There are credible ideological and policy reasons for Chassidic voters to favor Donald Trump at the polls. They are attracted by his advocacy of conservative interpretations of First Amendment protections of religious liberty. They are social conservatives, against abortion, against gay marriage. They supported the former Trump administration’s close relationship with the state of Israel, and U.S. recognition of Jerusalem as Israel’s capital.  

But it’s not just ideological affinity or shared policy positions that produced near unanimity for Donald Trump in the Town of Palm Tree. On the same day, on the same ballot, the town’s voters delivered 83 percent of its vote for member of congress to four-term incumbent, Democrat Sean Maloney in his race against Trump-backed Republican Chele Farley. Maloney, a centrist Democrat, is a supporter of Israel, but differs with Chassidic voters in several areas of high salience to them. Two examples: Maloney is gay and an ardent advocate of gay rights. He is strongly Pro-choice.


But Maloney is also an incumbent, and one with growing stature in Congress’s House majority. He was just selected by his colleagues to lead the DCCC (Democratic Congressional Campaign Committee) in its effort to retain the majority in 2022, after a disappointing loss of seats this year and in the face of Republican gerrymanders by the majority of state legislatures they dominate across the country. In short, he’s an increasingly good friend to have.

In fact, it is reasonable to argue that Maloney holds his seat in Congress because of prior Chassidic support. The Town of Palm Tree was created in 2019; there is no election data for it on file for earlier years. But there is data for election districts in the Chassidic Village of Kiryas Joel. It shows that Chassidic voters there backed incumbent conservative Republican Congress member Nan Hayworth with 58.7 percent of their vote in her race against Maloney in 2012, only to see her narrowly beaten. In the rematch between the two in 2014, Kiryas Joel voters gave Maloney nearly two-thirds (65%) of their votes, and actually provided his margin of victory. They’ve been in his corner ever since.

For Americans generally, voting is an expression of individual preference. For the Chassidic community, in contrast, votes are a communal resource, with individuals “contributing” them to a candidate or party at the direction of community religious leaders. Other aspects of community members’ political involvement is also tactical, and managed: party enrollment and the use of third- party lines to demonstrate voting strength are two examples. 

Chassidic community leaders negotiate with candidates on the proportion of the community’s votes they will receive. The vote is reliably deliverable and, as again evident this year, demonstrably transferable within and across election years from one party or candidate to another. The process is transactional; political support is provided with the expectation of assistance in achieving future community goals. Failure to meet expectations may result in denial of future support at the polls. 

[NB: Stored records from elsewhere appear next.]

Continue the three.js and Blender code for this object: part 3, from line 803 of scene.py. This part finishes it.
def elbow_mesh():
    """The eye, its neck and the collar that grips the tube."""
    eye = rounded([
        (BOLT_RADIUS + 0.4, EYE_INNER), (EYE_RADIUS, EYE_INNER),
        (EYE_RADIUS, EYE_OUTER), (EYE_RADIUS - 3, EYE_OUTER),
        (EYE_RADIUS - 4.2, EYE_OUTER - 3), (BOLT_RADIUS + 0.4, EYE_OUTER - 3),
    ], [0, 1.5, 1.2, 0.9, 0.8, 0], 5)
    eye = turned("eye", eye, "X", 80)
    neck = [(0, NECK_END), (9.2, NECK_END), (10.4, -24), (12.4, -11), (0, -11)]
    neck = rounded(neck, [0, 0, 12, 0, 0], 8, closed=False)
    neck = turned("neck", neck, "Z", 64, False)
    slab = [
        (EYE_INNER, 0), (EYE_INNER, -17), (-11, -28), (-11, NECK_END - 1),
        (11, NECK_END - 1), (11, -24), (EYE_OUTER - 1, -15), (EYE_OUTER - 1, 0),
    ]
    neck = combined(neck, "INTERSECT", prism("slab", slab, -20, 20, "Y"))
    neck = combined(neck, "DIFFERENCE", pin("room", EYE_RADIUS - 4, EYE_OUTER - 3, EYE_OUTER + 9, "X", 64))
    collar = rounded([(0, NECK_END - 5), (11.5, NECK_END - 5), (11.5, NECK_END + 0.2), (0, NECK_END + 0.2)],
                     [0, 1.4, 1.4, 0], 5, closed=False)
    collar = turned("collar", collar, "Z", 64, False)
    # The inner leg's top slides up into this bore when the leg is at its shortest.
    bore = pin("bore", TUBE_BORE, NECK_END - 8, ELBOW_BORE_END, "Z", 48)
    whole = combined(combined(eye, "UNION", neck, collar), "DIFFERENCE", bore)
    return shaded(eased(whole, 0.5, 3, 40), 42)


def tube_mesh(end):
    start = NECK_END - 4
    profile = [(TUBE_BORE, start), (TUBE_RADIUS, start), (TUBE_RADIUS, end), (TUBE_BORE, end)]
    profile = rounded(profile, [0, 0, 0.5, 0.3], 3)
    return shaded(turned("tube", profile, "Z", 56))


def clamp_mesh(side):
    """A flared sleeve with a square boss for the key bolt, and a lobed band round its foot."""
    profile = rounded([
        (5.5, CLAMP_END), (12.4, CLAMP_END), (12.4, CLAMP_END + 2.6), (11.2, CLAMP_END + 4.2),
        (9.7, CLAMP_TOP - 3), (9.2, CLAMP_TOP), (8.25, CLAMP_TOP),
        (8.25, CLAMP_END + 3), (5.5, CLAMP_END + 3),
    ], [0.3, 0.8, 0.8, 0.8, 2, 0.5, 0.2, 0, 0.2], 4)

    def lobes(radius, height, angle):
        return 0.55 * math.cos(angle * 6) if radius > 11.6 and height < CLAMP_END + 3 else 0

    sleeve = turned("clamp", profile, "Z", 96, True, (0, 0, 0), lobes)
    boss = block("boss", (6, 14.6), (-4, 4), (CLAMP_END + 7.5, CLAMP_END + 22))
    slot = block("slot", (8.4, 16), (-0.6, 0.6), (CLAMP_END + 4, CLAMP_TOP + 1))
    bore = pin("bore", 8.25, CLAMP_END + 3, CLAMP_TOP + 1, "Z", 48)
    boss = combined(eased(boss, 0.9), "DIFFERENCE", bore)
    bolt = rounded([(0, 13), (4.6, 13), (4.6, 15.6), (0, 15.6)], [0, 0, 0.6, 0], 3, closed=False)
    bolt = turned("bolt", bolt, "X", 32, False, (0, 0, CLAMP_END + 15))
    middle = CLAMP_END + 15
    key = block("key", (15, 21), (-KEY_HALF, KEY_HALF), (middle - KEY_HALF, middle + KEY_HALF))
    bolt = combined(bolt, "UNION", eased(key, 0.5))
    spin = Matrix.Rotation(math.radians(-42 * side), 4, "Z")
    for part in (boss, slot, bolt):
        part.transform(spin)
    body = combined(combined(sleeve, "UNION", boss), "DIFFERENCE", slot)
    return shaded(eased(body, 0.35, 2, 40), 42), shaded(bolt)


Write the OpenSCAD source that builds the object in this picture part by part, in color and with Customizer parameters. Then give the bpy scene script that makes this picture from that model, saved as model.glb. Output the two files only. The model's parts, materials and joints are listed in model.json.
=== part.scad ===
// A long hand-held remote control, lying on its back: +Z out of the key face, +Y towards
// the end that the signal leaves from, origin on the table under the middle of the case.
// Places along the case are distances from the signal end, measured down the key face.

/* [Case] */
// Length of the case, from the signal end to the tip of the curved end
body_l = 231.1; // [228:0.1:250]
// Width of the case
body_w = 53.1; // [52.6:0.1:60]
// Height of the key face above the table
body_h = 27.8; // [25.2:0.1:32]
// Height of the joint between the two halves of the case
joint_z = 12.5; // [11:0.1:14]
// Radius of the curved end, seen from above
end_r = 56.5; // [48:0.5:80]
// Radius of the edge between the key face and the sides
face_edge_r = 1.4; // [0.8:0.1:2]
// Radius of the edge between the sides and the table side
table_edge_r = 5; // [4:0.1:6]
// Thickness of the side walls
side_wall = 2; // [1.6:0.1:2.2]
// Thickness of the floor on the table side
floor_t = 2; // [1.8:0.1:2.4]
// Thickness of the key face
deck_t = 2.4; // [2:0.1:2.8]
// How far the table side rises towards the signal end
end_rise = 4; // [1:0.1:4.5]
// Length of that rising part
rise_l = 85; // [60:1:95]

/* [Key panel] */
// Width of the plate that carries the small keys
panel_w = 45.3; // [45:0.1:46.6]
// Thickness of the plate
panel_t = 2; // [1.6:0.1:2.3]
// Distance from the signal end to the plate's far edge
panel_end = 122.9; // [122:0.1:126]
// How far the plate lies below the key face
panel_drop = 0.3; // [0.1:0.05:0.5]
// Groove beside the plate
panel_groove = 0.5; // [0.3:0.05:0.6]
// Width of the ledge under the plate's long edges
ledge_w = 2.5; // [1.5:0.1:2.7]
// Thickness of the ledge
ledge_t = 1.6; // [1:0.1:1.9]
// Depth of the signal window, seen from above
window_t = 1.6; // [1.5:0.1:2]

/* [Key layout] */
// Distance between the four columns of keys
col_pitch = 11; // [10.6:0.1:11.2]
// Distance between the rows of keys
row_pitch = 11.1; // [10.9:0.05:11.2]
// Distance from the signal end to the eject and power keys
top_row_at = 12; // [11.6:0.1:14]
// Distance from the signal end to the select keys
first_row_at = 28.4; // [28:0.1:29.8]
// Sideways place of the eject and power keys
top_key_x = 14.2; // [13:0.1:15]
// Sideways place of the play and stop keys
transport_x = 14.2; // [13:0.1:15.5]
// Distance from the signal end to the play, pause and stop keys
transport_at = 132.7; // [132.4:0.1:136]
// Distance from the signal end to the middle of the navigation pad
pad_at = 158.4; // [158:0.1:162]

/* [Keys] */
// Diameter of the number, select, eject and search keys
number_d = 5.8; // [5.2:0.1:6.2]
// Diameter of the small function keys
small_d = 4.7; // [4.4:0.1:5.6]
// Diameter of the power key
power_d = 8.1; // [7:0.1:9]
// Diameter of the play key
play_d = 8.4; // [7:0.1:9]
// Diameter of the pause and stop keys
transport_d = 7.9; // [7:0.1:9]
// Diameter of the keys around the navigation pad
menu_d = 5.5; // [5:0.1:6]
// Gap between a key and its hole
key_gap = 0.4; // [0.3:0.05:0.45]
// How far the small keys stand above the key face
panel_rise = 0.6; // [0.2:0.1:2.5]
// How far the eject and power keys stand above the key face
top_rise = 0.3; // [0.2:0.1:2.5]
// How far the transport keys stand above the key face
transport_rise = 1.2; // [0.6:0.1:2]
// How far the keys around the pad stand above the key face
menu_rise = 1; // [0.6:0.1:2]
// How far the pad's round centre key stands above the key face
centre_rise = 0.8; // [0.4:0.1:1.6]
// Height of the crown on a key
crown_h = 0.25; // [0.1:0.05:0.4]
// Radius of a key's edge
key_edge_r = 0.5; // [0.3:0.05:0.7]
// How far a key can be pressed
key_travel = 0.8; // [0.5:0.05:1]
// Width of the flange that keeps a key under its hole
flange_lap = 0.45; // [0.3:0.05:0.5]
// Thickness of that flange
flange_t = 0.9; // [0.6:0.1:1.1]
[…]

The current strength of the Chassidic vote in Orange County is understated in this brief report. It’s difficult to estimate accurately from aggregate statistics; not all Chassidic voters live in communities or election districts that are entirely Chassidic. And because of its high birth rate the communities’ strength will only grow. 

Chassidic leaders argue that criticism of their communities’ political practices is still another manifestation of widespread, insufficiently acknowledged antisemitism in our region. They are right when they point out that there is nothing illegal about bloc voting. They are accurate when they remind others that bloc voting is a hoary practice in the political history of the United States, famously employed by urban political machines. 

But others see that in communities where both Chassidic and non-Chassidic people live, the East Ramapo School District, for example, leaders elected with Chassidic backing devote few resources and give little consideration to the needs of those outside their community. In East Ramapo, for instance, the Second Circuit of the United States Court of Appeals just found that the school district tried “to hide the true nature of minority voters’ exclusion from the political process…” in an effort to dilute “black and Latino residents’ votes in violation of Section 2 of the Voting Rights Act.” And in Orange and the region’s increasingly competitive jurisdictions, they see elected leaders concerned about the bloc vote reluctant to enforce the same expectations for conformance with the law on Chassidic community members as upon others.  

That’s concerning, for example, in the area’s compliance with public health or private school standards.

Orange County has a pending study on approaches to relieving the tensions that have repeatedly  arisen between its Chassidic residents and others. This is a needed step. But whatever steps are taken, it is hard to imagine that they will affect – or alter – the fundamental political realities again revealed in this year’s elections.